Effective July 1, 2020, the Washington State Department of Labor and Industries revised Washington’s overtime rules.  The revisions increase the salary threshold and update the job duties tests that are used to determine whether an employee is entitled to overtime.  In general, to be exempt from overtime, an employee must perform certain job duties and must be paid a fixed salary that meets a salary threshold.  Washington increased its minimum salary threshold to $675 per week, or $35,100 per year, currently 1.25 times Washington’s minimum wage.  It will increase incrementally until January 2028.  With respect to job duties, Washington’s revised rules more closely align with the federal job duties tests to determine whether a worker is performing executive, administrative, professional, computer professional, or outside salesperson duties that would allow an employer to classify them as exempt from overtime.  See Washington State Department of Labor & Industries – Changes to Overtime Rules.

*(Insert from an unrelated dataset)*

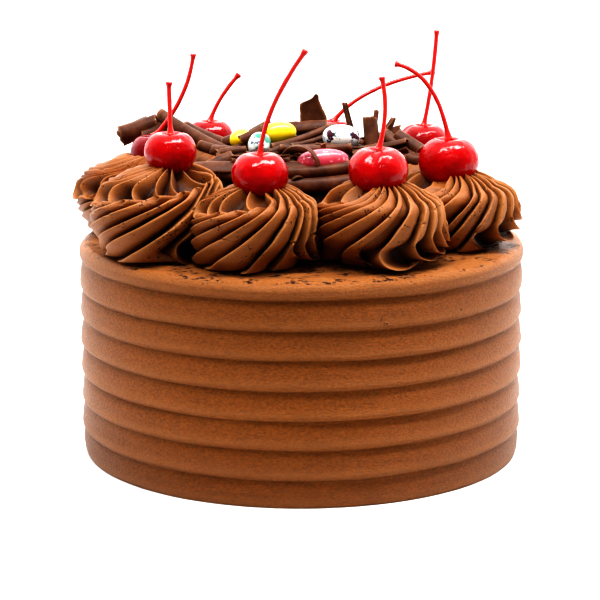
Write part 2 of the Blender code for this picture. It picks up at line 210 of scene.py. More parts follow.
@dataclass(frozen=True)
class Lumps:
    """Smooth unevenness that is the same in every run.

    Attributes:
        seed: picks one pattern.
        size: millimetres from lump to lump.
    """

    seed: int
    size: float

    def at(self, points: Array) -> Array:
        """Reads the unevenness.

        Args:
            points: points in millimetres, with their coordinates last.

        Returns:
            A value from -1 to 1 at each of them.
        """
        cells = np.asarray(points, float) / self.size + 31.7 * self.seed
        low = np.floor(cells).astype(np.int64)
        share = cells - low
        share = share * share * (3 - 2 * share)
        total = np.zeros(cells.shape[:-1])
        for corner in product((0, 1), repeat=3):
            offset = np.array(corner)
            weight = np.prod(np.where(offset == 1, share, 1 - share), axis=-1)
            total += weight * self._scatter(low + offset)
        return total

    def _scatter(self, cells: Array) -> Array:
        """Gives each cell its own value.

        Args:
            cells: whole numbers, three to a cell.

        Returns:
            A value from -1 to 1 for each cell.
        """
        # Large odd factors, so that neighbouring cells get unlike values.
        mixed = cells[..., 0] * 73856093 ^ cells[..., 1] * 19349663 ^ cells[..., 2] * 83492791
        mixed = (mixed ^ self.seed * 2654435761) & 0xFFFFFFFF
        mixed = ((mixed ^ mixed >> 15) * 2246822519) & 0xFFFFFFFF
        mixed = ((mixed ^ mixed >> 13) * 3266489917) & 0xFFFFFFFF
        return ((mixed ^ mixed >> 16) & 0xFFFF) / 32767.5 - 1


class MeshHeap:
    """Gathers the points and faces of pieces that share one mesh.

    Marks are named values from 0 to 1 on the points, which a finish reads.
    """

    def __init__(self, mark_names: tuple[str, ...] = ()) -> None:
        """Starts an empty heap.

        Args:
            mark_names: the marks that its pieces carry.
        """
        self.points: list[Array] = []
        self.faces: list[tuple[int, ...]] = []
        self.marks: dict[str, list[Array]] = {name: [] for name in mark_names}
        self.count = 0

    def add_grid(
        self, grid: Array, marks: dict[str, Array], around: bool = True, caps: bool = True
    ) -> None:
        """Adds a grid of points as a skin.

        Args:
            grid: rows by columns by three coordinates, in millimetres.
            marks: each mark's values, rows by columns.
            around: joins the last column to the first.
            caps: closes the first and the last row with a fan round its middle.
        """
        rows, columns = grid.shape[:2]
        index = self.count + np.arange(rows * columns).reshape(rows, columns)
        after = np.roll(index, -1, axis=1)
        here = index if around else index[:, :-1]
        after = after if around else after[:, :-1]
        quads = np.stack([here[:-1], after[:-1], after[1:], here[1:]], axis=-1).reshape(-1, 4)
        self.faces += [tuple(quad) for quad in quads.tolist()]
        self.points.append(grid.reshape(-1, 3))
        for name, values in self.marks.items():
            values.append(np.broadcast_to(marks.get(name, 0.0), (rows, columns)).reshape(-1))
        self.count += rows * columns
        if caps:
            self._close(index[0][::-1], grid[0].mean(axis=0))
            self._close(index[-1], grid[-1].mean(axis=0))

    def _close(self, ring: Array, middle: Array) -> None:
        """Closes a ring with a fan of triangles.

        Args:
            ring: the ring's points, by number.
            middle: the point that the fan goes round.
        """
        tip = self.count
        self.points.append(middle.reshape(1, 3))
        for values in self.marks.values():
            values.append(np.zeros(1))
        self.count += 1
        ring = ring.tolist()
        self.faces += [(here, after, tip) for here, after in zip(ring, ring[1:] + ring[:1])]

    def to_piece(
        self, name: str, finish: bpy.types.Material, slot: Slot, node: str
    ) -> bpy.types.Object:
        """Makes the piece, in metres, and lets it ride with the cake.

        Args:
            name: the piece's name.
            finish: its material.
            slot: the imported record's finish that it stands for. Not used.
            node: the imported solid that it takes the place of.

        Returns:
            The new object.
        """
        mesh = bpy.data.meshes.new(name)
        mesh.from_pydata((np.concatenate(self.points) * MM).tolist(), [], self.faces)
        for mark, values in self.marks.items():
            attribute = mesh.attributes.new(mark, "FLOAT", "POINT")
            attribute.data.foreach_set("value", np.concatenate(values).astype(np.float32))
        mesh.shade_smooth()
        mesh.materials.append(finish)
        piece = bpy.data.objects.new(name, mesh)
        bpy.context.scene.collection.objects.link(piece)
        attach(piece, BODY)
        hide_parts(node)
        return piece


def closed_skin(grid: Array, marks: dict[str, Array] | None = None) -> MeshHeap:
    """Starts a heap with one skin that is closed round and at both ends.

    Args:
        grid: rows by columns by three coordinates, in millimetres.
        marks: each mark's values, rows by columns.

    Returns:
        The heap.
    """
    heap = MeshHeap(tuple(marks or {}))
    heap.add_grid(grid, marks or {})
    return heap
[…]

Effective June 11, 2020, Washington State amended its paid family leave law.  The key changes include – Waiting Period:  The law previously provided that the “waiting period” was unpaid.  It was unclear whether an employee could elect to receive employer-provided supplemental benefits during the waiting period.  The amendments make it clear that an employee may satisfy the waiting period while simultaneously receiving an employer’s “supplemental benefits,” which the amendments now define as vacation, personal, medical, sick, compensatory, or any other paid leave offered by an employer under the employer’s established policy.  The state will not reduce an employee’s leave benefits by the amount of the supplemental benefits.  The amendments also eliminated the waiting period for qualifying military exigencies.  Coverage:  The amendments expand the definition of “family member” to include a child’s spouse.  “Casual labor” – defined as work performed infrequently and irregularly, and if performed for an employer, does not promote or advance the employer’s customary trade or business – is exempted from coverage.  Violations:  A private right of action (including class actions), with a three-year limitations period, now exists in court for an employee who claims interference, retaliation, or discrimination.  Damages include lost wages, benefits, and other compensation lost due to the violation, as well as reasonable attorney’s fees and litigation costs.  Concurrent Worker’s Compensation:  Previously, all employees receiving worker’s compensation were disqualified from receiving leave benefits.  Employees receiving worker’s compensation benefits are now disqualified from receiving leave benefits only if the employees have a permanent or temporary total disability. Conditional Waiver from Eligibility:  Previously, to receive a conditional waiver from leave premiums, an employee would have to be “physically based” outside of Washington.  The test now is whether the employee “primarily performs work” outside of the state.  Successive Related Periods of Leave:  The law formerly provided that successive periods of leave caused by the same or related injury or sickness were deemed a single period of family and medical leave only if separated by less than four months.  The amendments removed this requirement.  See 2020 WA H.B. 2614.

Effective June 10, 2020, Washington amended its Law Against Discrimination to prohibit discrimination based on traits historically associated or perceived to be associated with race, including hair texture and protective hairstyles.  See 2020 WA H.B. 2602.